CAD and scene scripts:
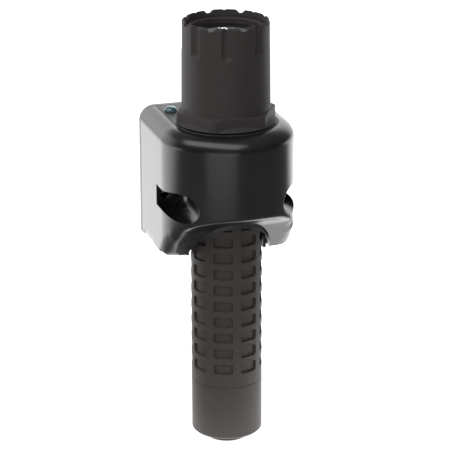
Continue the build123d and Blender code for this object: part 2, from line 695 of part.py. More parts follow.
flange_top = tail_floor_top + 1.2
button_end = tail_end - button_reach
plunger_radius = 2.3
with BuildPart() as tail_button:
    turned((0, button_end + 0.6), (button_radius - 3.4, button_end + 0.6),
           (button_radius - 2.4, button_end), (button_radius - 0.6, button_end),
           (button_radius, button_end + 0.6), (button_radius, tail_floor_top),
           (switch_bore - 0.6, tail_floor_top), (switch_bore - 0.6, flange_top), (0, flange_top))
    with Locations(level(button_end - 0.1)):
        with PolarLocations(button_radius + 0.25, button_ribs):
            Cylinder(0.55, button_reach, align=(Align.CENTER, Align.CENTER, Align.MIN),
                     mode=Mode.SUBTRACT)
    ring(plunger_radius + slip, 0, flange_top - 2.0, flange_top, mode=Mode.SUBTRACT)
save(tail_button, "tail_button")

spring_top = switch_low + 4.0
with BuildPart() as switch_housing:
    ring(switch_bore - slip, 0, switch_low, switch_high)
    ring(4.2, 0, switch_low, spring_top, mode=Mode.SUBTRACT)
    ring(plunger_radius + fit_gap, 0, switch_low, switch_high - 0.8, mode=Mode.SUBTRACT)
save(switch_housing, "switch_housing")

with BuildPart() as switch_plunger:
    ring(plunger_radius, 0, flange_top - 2.0, switch_high - 0.8 - button_travel - 0.3)
save(switch_plunger, "switch_plunger")

with BuildPart() as button_spring:
    coil_spring((0, -axis_depth, flange_top), spring_top - flange_top, 3.3, 1.5, 0.25)
save(button_spring, "button_spring")

with BuildPart() as tail_board:
    ring(8.0, 0, switch_high, board_top)
save(tail_board, "tail_board")

with BuildPart() as switch_retainer:
    ring(switch_bore - fit_gap, 8.4, switch_high, shoulder)
    with Locations(level(shoulder)):
        with PolarLocations(10.1, 2):
            Cylinder(0.7, 3.0, mode=Mode.SUBTRACT)
save(switch_retainer, "switch_retainer")

with BuildPart() as battery_spring:
    coil_spring((0, -axis_depth, board_top), cell_low - board_top, 5.6, 1.9, 0.4)
save(battery_spring, "battery_spring")
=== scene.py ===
"""Looks of a firefighter's hand lamp that stands in its wall charging cradle.

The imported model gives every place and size. The classes below dress its pieces, and replace the ones that
show by pieces with rounded edges and finer detail.
"""

import logging
import math
from dataclasses import dataclass, field
from enum import Enum
from typing import Any, Callable, Optional, Union

import bmesh
import bpy
from mathutils import Matrix, Vector


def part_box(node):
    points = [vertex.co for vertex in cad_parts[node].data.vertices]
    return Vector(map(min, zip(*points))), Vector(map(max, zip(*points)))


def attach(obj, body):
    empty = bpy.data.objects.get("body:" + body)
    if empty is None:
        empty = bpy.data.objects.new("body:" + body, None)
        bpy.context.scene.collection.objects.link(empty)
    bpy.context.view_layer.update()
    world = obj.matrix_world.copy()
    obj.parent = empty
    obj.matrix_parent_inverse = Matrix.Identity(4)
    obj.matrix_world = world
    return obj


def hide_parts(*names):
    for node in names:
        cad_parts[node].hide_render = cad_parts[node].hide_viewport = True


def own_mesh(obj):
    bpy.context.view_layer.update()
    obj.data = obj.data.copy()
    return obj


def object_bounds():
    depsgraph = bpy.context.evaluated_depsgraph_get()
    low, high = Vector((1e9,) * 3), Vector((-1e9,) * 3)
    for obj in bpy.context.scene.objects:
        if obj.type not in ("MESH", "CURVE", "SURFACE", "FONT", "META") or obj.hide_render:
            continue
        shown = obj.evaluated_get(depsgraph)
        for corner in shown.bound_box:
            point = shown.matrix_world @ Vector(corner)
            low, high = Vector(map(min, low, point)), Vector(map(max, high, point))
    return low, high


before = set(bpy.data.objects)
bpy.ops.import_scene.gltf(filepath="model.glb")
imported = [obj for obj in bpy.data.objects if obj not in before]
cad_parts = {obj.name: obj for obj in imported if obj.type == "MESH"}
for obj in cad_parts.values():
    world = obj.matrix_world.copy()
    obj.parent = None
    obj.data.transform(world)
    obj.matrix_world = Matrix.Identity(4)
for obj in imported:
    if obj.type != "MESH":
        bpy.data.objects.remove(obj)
CAD_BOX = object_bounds()

MM = 0.001
DOUBLES = 0.002 * MM            # points nearer than this are one point
FLAT_DEGREES = 0.8              # faces that turn by less are one flat face
CREASE_DEGREES = 32.0           # edges that turn by more stay sharp in the shading
AXIS_Y = -34.0 * MM             # the lamp's axis, in front of the wall
BUTTON_TRAVEL = 1.5 * MM
PIN_TRAVEL = 1.0 * MM
log = logging.getLogger("lamp")


# ---------------------------------------------------------------- shader maths
class Value:
    """A number that varies over a surface: one output socket, with the operators of a number."""

    def __init__(self, graph: "Graph", socket: bpy.types.NodeSocket) -> None:
        """Wraps a socket of a graph."""
        self.graph = graph
        self.socket = socket

    def _maths(self, operation: str, *terms: Any) -> "Value":
        """A Math node on some terms, each a Value or a plain number."""
        node = self.graph.node("ShaderNodeMath", {"operation": operation}, dict(enumerate(terms)))
        return Value(self.graph, node.outputs[0])

    def __add__(self, other: Any) -> "Value":
        """Self plus other."""
        return self._maths("ADD", self, other)

    def __radd__(self, other: Any) -> "Value":
        """Other plus self."""
        return self._maths("ADD", other, self)

    def __sub__(self, other: Any) -> "Value":
        """Self minus other."""
        return self._maths("SUBTRACT", self, other)

    def __rsub__(self, other: Any) -> "Value":
        """Other minus self."""
        return self._maths("SUBTRACT", other, self)

    def __mul__(self, other: Any) -> "Value":
        """Self times other."""
        return self._maths("MULTIPLY", self, other)

    def __rmul__(self, other: Any) -> "Value":
        """Other times self."""
        return self._maths("MULTIPLY", other, self)

    def __gt__(self, other: Any) -> "Value":
        """One where self is above other, and nothing elsewhere."""
        return self._maths("GREATER_THAN", self, other)

    def wrapped(self, span: float) -> "Value":
        """The remainder of self over a span, always positive."""
        return self._maths("FLOORED_MODULO", self, span)

    def smooth(self, low: float, high: float) -> "Value":
        """Nothing up to low, one from high, and an even curve between.

        Args:
            low: where the curve starts.
            high: where it ends; below low, the curve falls.

        Returns:
            The curve's value.
        """
        ends = {"To Min": 0.0, "To Max": 1.0} if low < high else {"To Min": 1.0, "To Max": 0.0}
        node = self.graph.node("ShaderNodeMapRange", {"interpolation_type": "SMOOTHSTEP"},
                               {"Value": self, "From Min": min(low, high), "From Max": max(low, high),
                                **ends})
        return Value(self.graph, node.outputs[0])


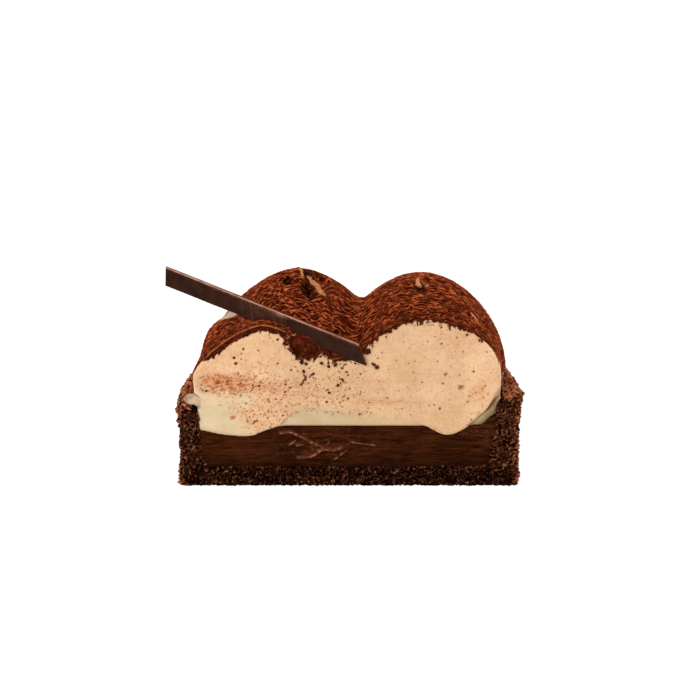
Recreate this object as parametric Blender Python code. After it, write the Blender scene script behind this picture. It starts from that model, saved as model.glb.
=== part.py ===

WHAT TO DO: Only the number is wanted: how many lines of these entries contain the string "objects"?

EXPECTED ANSWER: 7